On average there were about ~60k members in the 20 smart device groups I found matching this use case, for a total of
~1.2M members. Although this is a small segment of the *24.3 million smart homes forecasted in 2018, I set this benchmark as the max
potential reach for this product at the time.
*Source: S&P Global
1.2M
Potential Aegis Users
2 Competitive Analysis
As part of my research, I needed to see what other options were out there for users. I found a few companies in this space, all of which had
varying success, but they also all seemed to have some significant shortcomings. Either they didn't support the right devices, or they
didn't have a user interface, or they required major heavy lifting from the user to custom code a solution. Ultimately, consumers want to
choose the devices that best suit them. They want those devices to talk to their other devices, and they don't want to have to build the
solution themselves.

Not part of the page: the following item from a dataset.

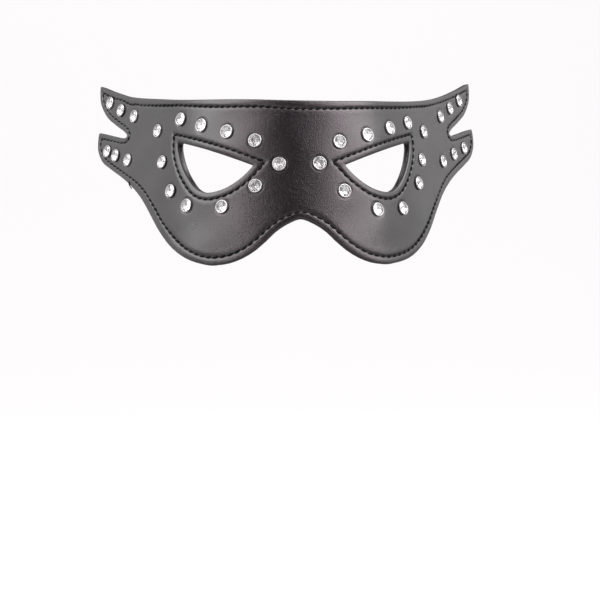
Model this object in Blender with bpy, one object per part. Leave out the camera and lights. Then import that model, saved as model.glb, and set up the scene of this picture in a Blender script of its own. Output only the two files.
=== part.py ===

The main competition consumers were using at the time were Wink, SmartThings, Home Assistant, IFTTT, and Stringify,
which on average supported 120 device integrations within their respective systems.
3 Market Fit
The smart home market in 2018 was forecasted to be *$28 billion. With 24 million smart homes, that makes the average household spend for that year
$1,167. This meant that if we reached the full potential of the 1.2 million user benchmark I set for the product, we could grab a market share
within a $1.4 billion market segment. Even if we only obtained 1% of that user base, we could still take a share of a $14 million segment.
Armed with this data, I felt confident that Aegis would be able to offer a viable solution that could grab a decent share of the market that
would make the product prosperous. More importantly, provide a solution that helps alleviate the tension users face when adopting smart devices.
*Source: IHS Markit
$1.2k
Avg. Household Spend
The Solution
The status panel provides a summary of all security devices in one quick view, with access to control alarm mode.
The first thing to accomplish was to ensure that the user understood the state of their home at a glance since this was something that all
competitors were failing to accomplish. To start I designed a status panel/ card that would not only show the current alarm mode, but also
the high-level state of all the security and climate devices. Additionally, the user could quickly change the alarm mode right from this
panel.
It was important that this design was responsive and would work on mobile devices as well as on the desktop. On mobile devices, this is the main
tab of the app. On tablet or desktop devices, it is the primary card in any view, either the default categories or user-defined groups.
Now that the high-level state of the security devices has been provided, it was time to show the individual device states as well. To get
started I made sure to utilize multi-state buttons that offer accessibility options, such as differentiated icons in addition to color. The
mini-state of these devices offered important details about the device's current state. A user could instantly see if the device was on or
not, along with any relevant settings like light bulb color, or brightness. Or the current speed setting of a fan. It also showed the user
if the device lost connection, or has a low battery. Additionally, for devices with on/off actions, a simple tap/click interaction would
toggle the device's powered state.
The mini-state buttons for devices, which surface pertinent information without having to dive deeper into that device's info.
Each device has an expanded view with additional details and actions.
With the entire state of the home now visible at a glance, it was time to make sure the user could control as much as they needed to as well.
Each of the mini-state buttons could be opened up from a more link that appears on mouse hover (long press on touch devices). Within each of
the device panels, lives important and relevant details and/ or controls for that specific device.
The top part of this panel incorporates actions for closing the panel and turning on/off device notifications. The next section shows the
device name and current state icon. From there, any available actions are provided to the user, and depending on which action is taken,
contextual options for that specific state will dynamically appear below. Lastly, a list of additional information is presented
at the bottom.
The Results
Category view of Aegis Platform in light and dark mode.
The foundation was set, now it was time to bring it all together. My team and I built out the product and offered it as a beta to anyone
who wanted to use it. We gained user feedback and implemented some small and big wins along the way. We overwhelmingly received positive
feedback, and users constantly praised our efforts. Throughout the beta (2 years), we supported 36 device integrations, gained ~1,000 unique users, and
~40 monthly active users, 35% of which came back every day.
The most requested feature was more device integrations, which just so happened to be the biggest roadblock for us. Because we were a small and
new company, trying to get device providers on-boarded was especially difficult. Partially because we had to write each integration manually, and also
because most smart home device providers didn't offer third-party access to their APIs at all, or at least not without some kind of partnership agreement.
Even the providers that did offer API access were almost always lacking in functionality compared to their native offerings.
Shortly, we started to see some big companies like Apple, Google, and Amazon offer home dashboard interfaces. With all the competition in this
fragmented market, these bigger companies start to corner the market and buy up smaller companies to gain an advantage and take away access from
the others, such as Google buying Nest and then dismantling Works with Nest.
However, the good news is, these larger companies have a better opportunity than we did to get other companies to integrate into their
system. This will hopefully lead to a single standard for the connected home, which after all, is the ultimate goal.
The Future
The future vision for Aegis to make the connected home truly smart.
The next steps and future vision for Aegis Platform incorporates multi-location views with high-level info for all devices in each
location. Additionally, providing user location support along with local user info like calendar info, music player, time, and weather. With
these updates, the connected home would start to actually be smart.